> [Source excerpt]

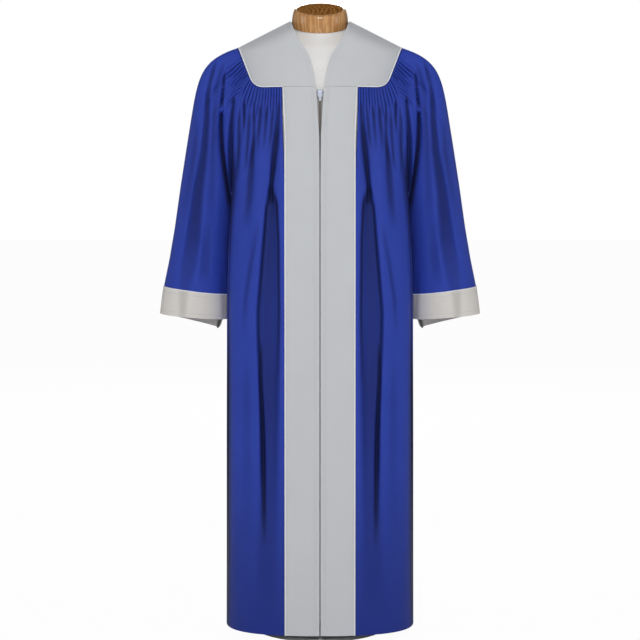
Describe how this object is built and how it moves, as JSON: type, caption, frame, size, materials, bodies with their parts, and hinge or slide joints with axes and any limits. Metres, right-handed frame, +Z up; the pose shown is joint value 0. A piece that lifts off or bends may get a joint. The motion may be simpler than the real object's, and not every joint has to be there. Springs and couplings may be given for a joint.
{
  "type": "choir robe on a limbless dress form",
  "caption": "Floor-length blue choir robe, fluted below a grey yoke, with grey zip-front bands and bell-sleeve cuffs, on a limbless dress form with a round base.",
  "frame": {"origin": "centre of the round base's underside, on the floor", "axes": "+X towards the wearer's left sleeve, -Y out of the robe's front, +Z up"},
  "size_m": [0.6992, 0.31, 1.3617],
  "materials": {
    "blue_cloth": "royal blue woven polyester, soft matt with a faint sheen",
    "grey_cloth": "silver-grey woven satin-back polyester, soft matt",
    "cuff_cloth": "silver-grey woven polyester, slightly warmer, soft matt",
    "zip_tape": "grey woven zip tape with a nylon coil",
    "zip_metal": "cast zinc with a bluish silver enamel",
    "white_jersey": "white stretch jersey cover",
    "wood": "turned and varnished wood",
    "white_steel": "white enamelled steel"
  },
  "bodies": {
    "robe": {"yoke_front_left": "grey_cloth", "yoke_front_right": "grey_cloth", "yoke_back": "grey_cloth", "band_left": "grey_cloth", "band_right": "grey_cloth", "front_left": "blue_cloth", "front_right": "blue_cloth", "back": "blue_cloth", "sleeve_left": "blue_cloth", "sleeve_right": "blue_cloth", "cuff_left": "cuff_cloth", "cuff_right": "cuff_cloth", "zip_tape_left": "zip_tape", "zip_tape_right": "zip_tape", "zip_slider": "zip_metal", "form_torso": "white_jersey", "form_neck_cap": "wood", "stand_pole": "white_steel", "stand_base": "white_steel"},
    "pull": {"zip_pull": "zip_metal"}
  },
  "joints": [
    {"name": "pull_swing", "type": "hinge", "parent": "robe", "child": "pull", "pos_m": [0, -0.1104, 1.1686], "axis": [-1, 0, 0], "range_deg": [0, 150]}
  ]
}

> [Goal] Search the material above for "hinge". Pull out each line where it shows up.

> [The reply]
Describe how this object is built and how it moves, as JSON: type, caption, frame, size, materials, bodies with their parts, and hinge or slide joints with axes and any limits. Metres, right-handed frame, +Z up; the pose shown is joint value 0. A piece that lifts off or bends may get a joint. The motion may be simpler than the real object's, and not every joint has to be there. Springs and couplings may be given for a joint.
    {"name": "pull_swing", "type": "hinge", "parent": "robe", "child": "pull", "pos_m": [0, -0.1104, 1.1686], "axis": [-1, 0, 0], "range_deg": [0, 150]}